AT an event on Monday, Cuomo and his budget director, Robert Mujica, who is also on CUNY’s Board of Trustees, defended the requirement to live and work in New York and other aspects of the scholarship, which is expected to cost $87 million in its first year, the 2017-2018 school year, and $163 million by its third.

“The rationale is clear,” Cuomo said. “Why should New Yorkers pay for your college education and then you take off and you move to California? The concept of investing in you and your education is that you’re going to stay here and be an asset to the state. if you don’t stay here, then go to California and let them pay for your college education.”

In a conference call on Tuesday, Mujica and Melissa DeRosa, Cuomo’s chief of staff, expressed confidence that the program would increase graduation rates. And they played down the impact of the requirement, noting that there are exceptions and that 85 percent to 90 percent of SUNY students stay in New York after graduation.

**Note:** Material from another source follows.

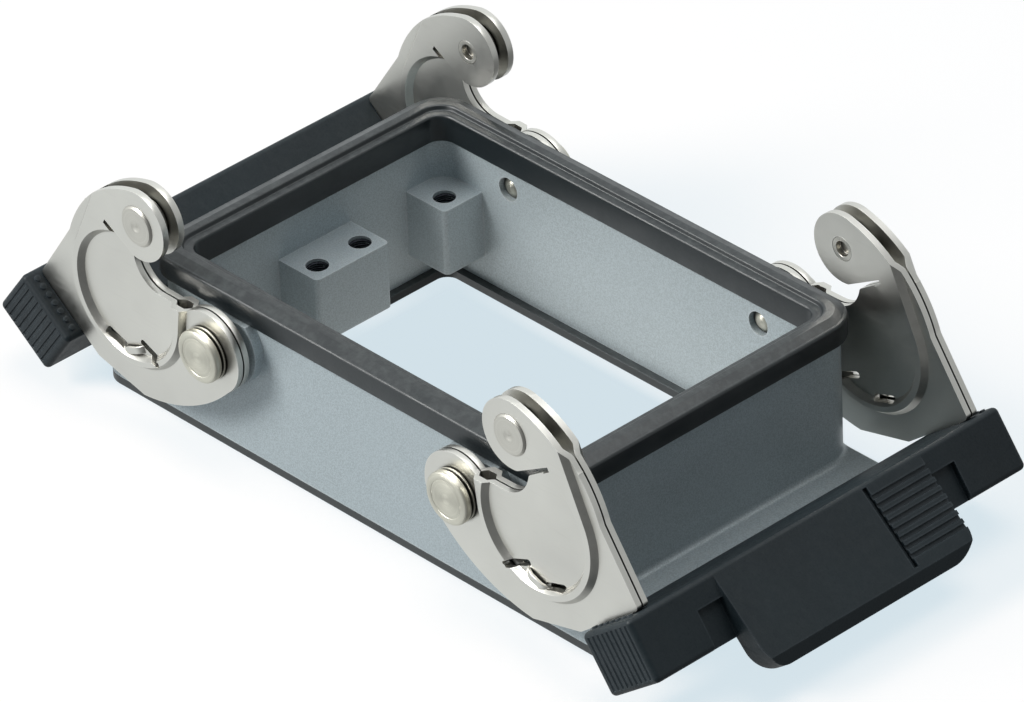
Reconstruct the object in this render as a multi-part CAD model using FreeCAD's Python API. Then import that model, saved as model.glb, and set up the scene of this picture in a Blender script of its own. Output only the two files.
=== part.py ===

“This is something we are proud of,” DeRosa said. “Anytime you do something big, there are the naysayers who come out of the woodwork to criticize it.”


As to the program’s benefit for the lowest-income students, administration officials have long noted that their tuition is already covered for the most part by state and federal aid and that there are state programs to help students cover other expenses.

Cuomo has always emphasized that his plan is designed to help middle-class families—from his news release announcing the proposal in January to a post on Sunday on Medium, a blogging website. In that post, which heralded a deal with state legislators, he wrote, “The Excelsior Scholarship will make college accessible to thousands of working and middle-class students, and shows the difference that government can make.”

E.J. McMahon, founder and research director of the Empire Center for Public Policy, a fiscally conservative watchdog group that has often criticized Cuomo, was skeptical.

“From the start, this thing showed every sign of having been hastily reverse-engineered from the governor’s desired headline,” he said. “He’s gotten that headline—‘First in the nation.’ Now we have to consider details and confront the possible consequences.”